Formen, musikalische. Keine Kunst kann der Form entbehren, die nichts anderes ist als der Zusammenschluss der Teile des Kunstwerks zum einheitlichen Ganzen. Die oberste Forderung für alle Formgebung, auch die musikalische, ist Einheit. Diese kommt aber erst zur vollen Entfaltung ihrer ästhetischen Wirkung am Gegensätzlichen, am Kontrast und Widerspruch (Konflikt). Einheit in der speziell musikalischen Gestaltung tritt uns entgegen im konsonanten Akkord, in der Ausprägung einer Tonart, dem Festhalten einer Taktart, eines Rhythmus, in der Wiederkehr rhythmisch-melodischer Motive, der Bildung und Wiederkehr prägnanter Themen; Kontrast und Konflikt im Harmoniewechsel, der Dissonanz, Modulation, der Gegenüberstellung und dem In-Beziehung-Setzen verschiedener Rhythmen oder Motive im Charakter gegensätzlicher Themen. Der Kontrast muss in einer höheren Einheit aufgehoben, der Konflikt gelöst werden, d. h. die Akkordfolge muss eine Tonalität (Tonart) ausprägen oder im weiteren Sinne auf ein Klangzentrum beziehbar sein, die Modulation muss sich um eine Haupttonart bewegen und zu ihr zurückführen, die Dissonanz muss sich auflösen, aus den Wirren der Durchführungsteile müssen die Themen wieder heraustreten usw.

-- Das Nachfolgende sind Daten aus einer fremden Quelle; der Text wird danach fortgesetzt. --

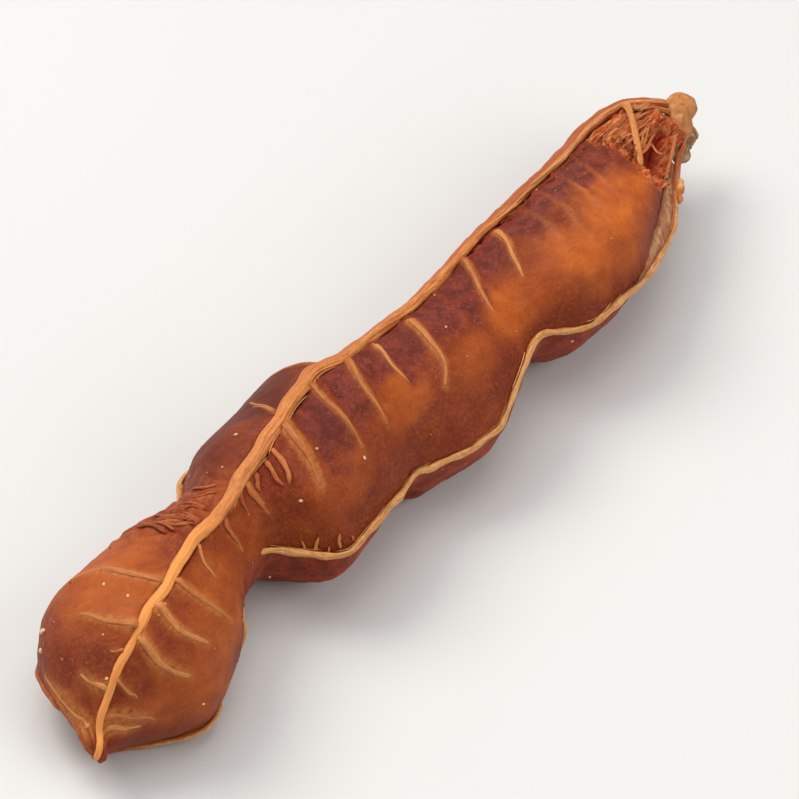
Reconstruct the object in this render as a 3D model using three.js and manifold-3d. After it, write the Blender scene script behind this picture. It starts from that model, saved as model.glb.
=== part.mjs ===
// A peeled tamarind pod lying on its flank: four lobes of pulp that end in a beak, the thick strand
// that runs from the stalk to the beak, a thin strand down each margin, and the broken woody stalk.
// Millimetres. +X runs from the beak to the stalk and +Z is up. The origin is on the surface that
// the pod lies on, under the middle of its box.
import * as THREE from "three";
import { mergeVertices } from "three/addons/utils/BufferGeometryUtils.js";
import Module from "manifold-3d";

const wasm = await Module();
wasm.setup();

// ---- Driving dimensions -------------------------------------------------------------------

const GAP = 0.3; // clearance between neighbouring pieces
const TIGHT_GAP = 0.2; // least clearance of a strand where the pulp bulges up against it

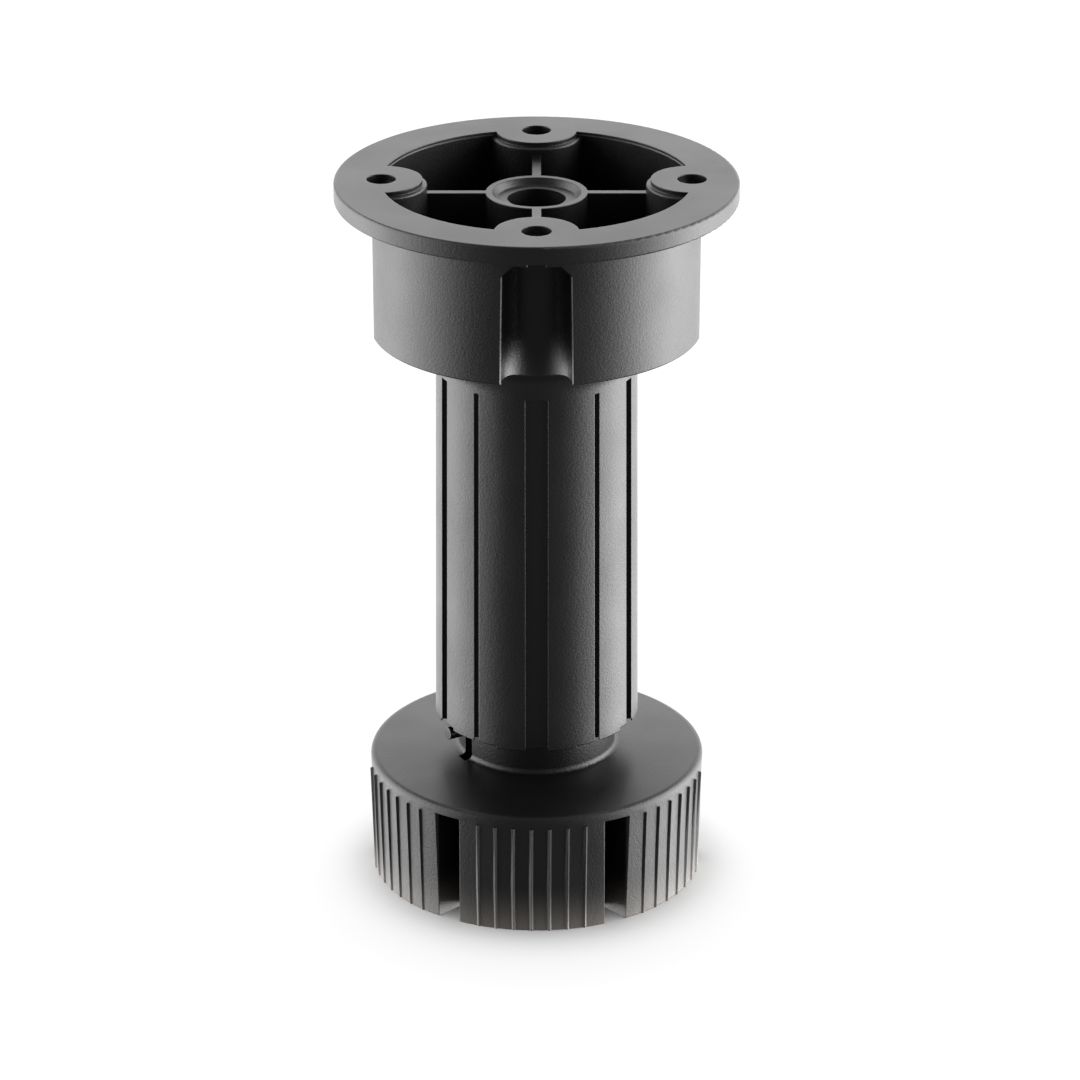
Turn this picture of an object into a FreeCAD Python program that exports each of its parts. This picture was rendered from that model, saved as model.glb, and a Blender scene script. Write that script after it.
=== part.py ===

So ergeben sich die Gesetze für die spezifisch-musikalische Gestaltung aus allgemeinen ästhetischen Prinzipien. Innerhalb der dadurch vorgeschriebenen Normen sind jedoch vielfache Bildungen möglich. Die gebräuchlichsten Formen in Bezug auf die Gruppierung der Themen sind:

1) Sätze mit Festhaltung eines einzigen Themas (Motivs): Etüden, Bagatellen, Tanzstücke, auch imitierende Sätze wie z. B. Bachs Inventionen. Sind solche Stücke zweiteilig (mit Reprisen), so führt regelmäßig der erste Teil zu einer anderen Tonart (Dominante, Parallele u. a.), und der zweite Teil beginnt in dieser und führt zur Haupttonart zurück; sind sie dreiteilig, so können der erste und letzte Teil in der Haupttonart stehen und nur der mittlere durch die fremde Tonart kontrastieren, jedenfalls aber wird der Mittelteil Ganzschlüsse in der Haupttonart meiden. Auch in Fugensätzen ohne solche Abteilungen wird die Modulation in der Mitte die Haupttonart verlassen und diese am Ende wieder festsetzen, so dass zum mindesten tonartlich ein A-B-A fühlbar ist. Ohne eigentliche Entwicklung ist die Form bei Variationen über ein Thema: Da indessen gewöhnlich das Thema selbst die Form A-B-A. wenn auch nur tonartlich, aufweist, so ergibt sich eine rondoartige Kettenbildung.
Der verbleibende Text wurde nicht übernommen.